12th Annual Investment Meeting in Abu Dhabi

Area: Conference, Investment, Business

The firm had the pleasure to attend the 12th Annual Investment Meeting this May organized by the AIM Foundation, and held under the patronage of His Highness Sheikh Khaled bin Zayed Al Nahyan, Crown Prince of Abu Dhabi and Chairman of the Abu Dhabi Executive Council.

The conference afforded opportunities for engaging discussions with respect to a variety of topics and investment opportunities – especially in the start-up, energy, infrastructure and real estate sectors – across the globe.

The firm also participated in the focused Credit Management & NPL Forum of the conference, organized by the DDC Financial Group, which allowed for interesting discussions concerning opportunities and challenges of investing in distressed assets and non-performing loans.

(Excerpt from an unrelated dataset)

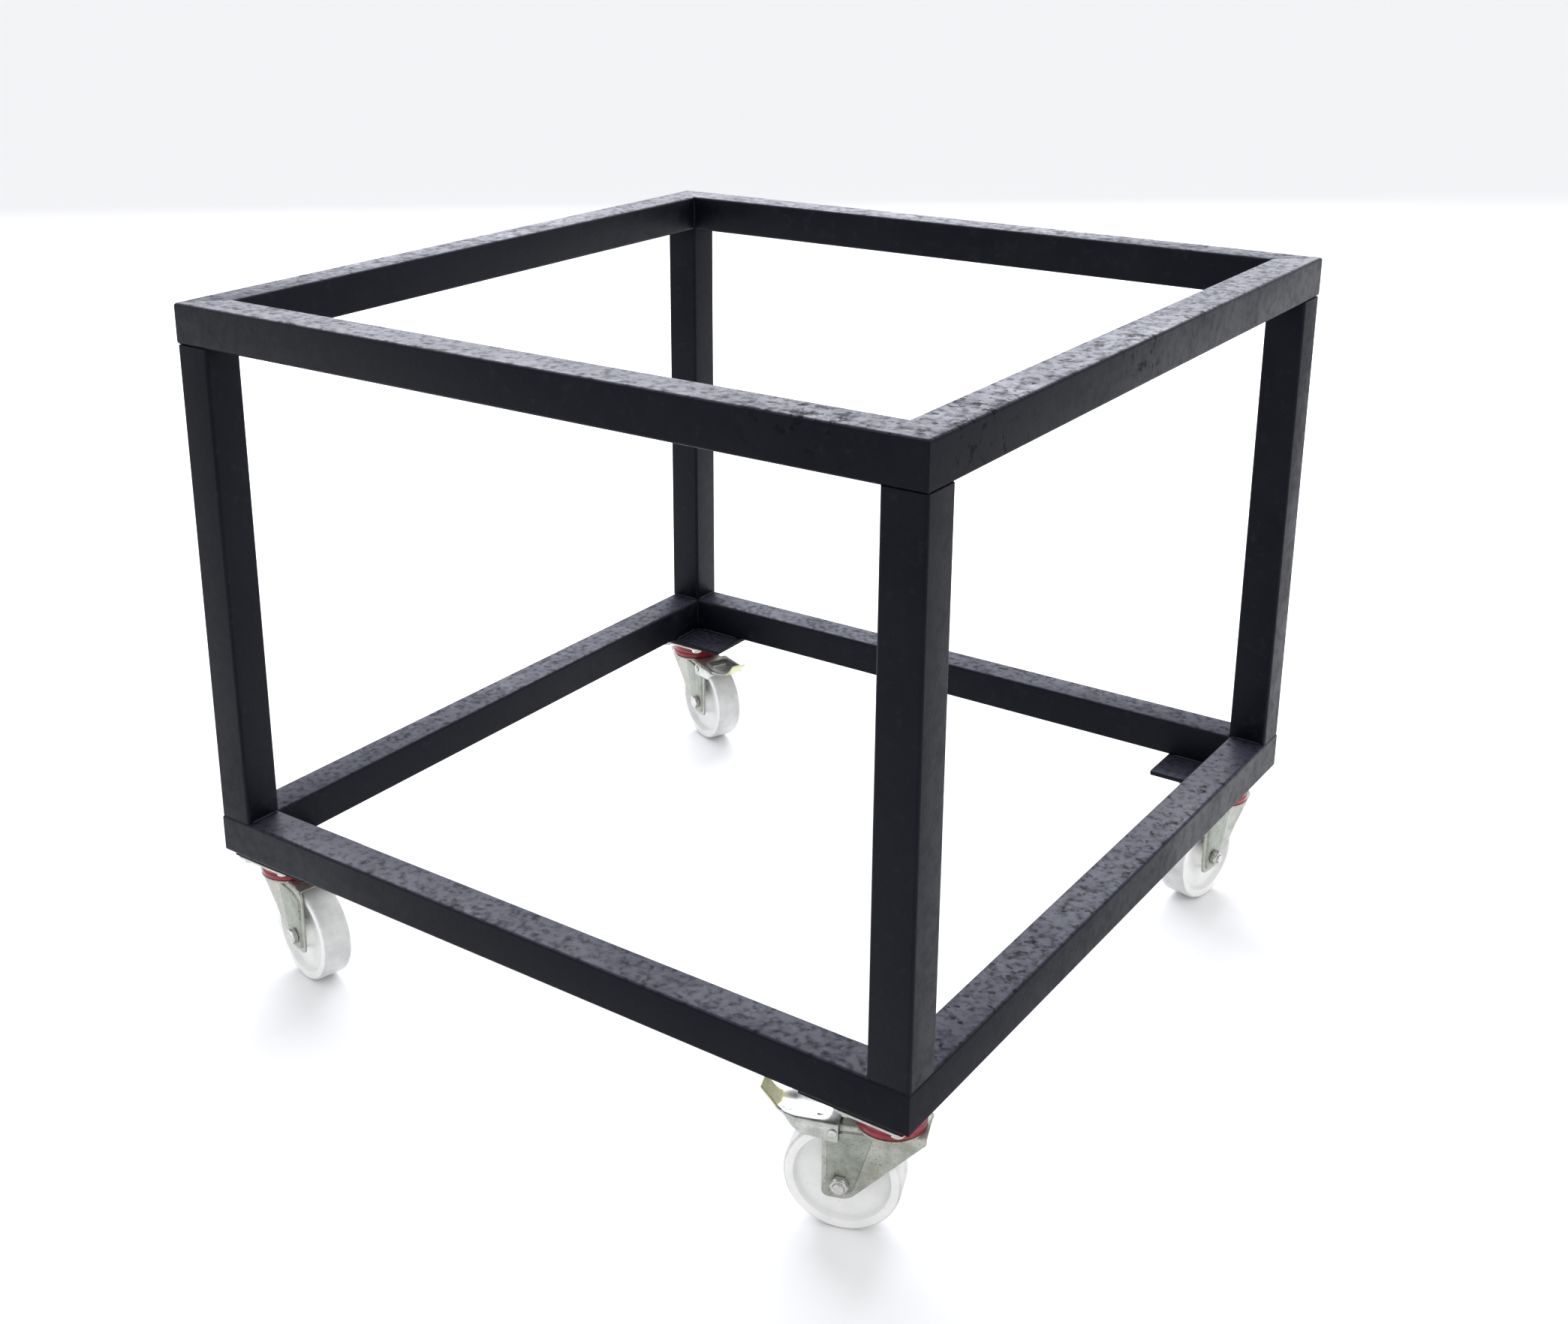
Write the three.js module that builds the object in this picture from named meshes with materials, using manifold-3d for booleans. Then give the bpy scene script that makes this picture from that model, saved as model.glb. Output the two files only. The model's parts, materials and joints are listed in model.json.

Issue of UK patents & successful milestone in tech JV

Sector: Start-ups & Venture Capital, Energy

Practice Area: Commercial & Corporate

The firm advised a Swiss and Serbian-based JV with respect to a technology start-up joint venture set up for the commercialization of certain energy sector technologies on a global scale.

After successfully closing the JV structure and incorporating the collaboration agreement, as well as implementing asset transfers concerning various IP, the firm advised, in cooperation with the Patent Attorneys in the relevant jurisdiction, the parties on a UK Patent application.

In accordance with the JV milestones, the relevant applicants were granted a UK Patent with respect to the technologies covered by the collaboration and have successfully completed a major milestone in their collaboration agreement.

Tomanovic Law Firm has advised on a number of commercial and corporate aspects, including cross-border tax matters, and was assisted by the cooperating law firms from Switzerland and the UK.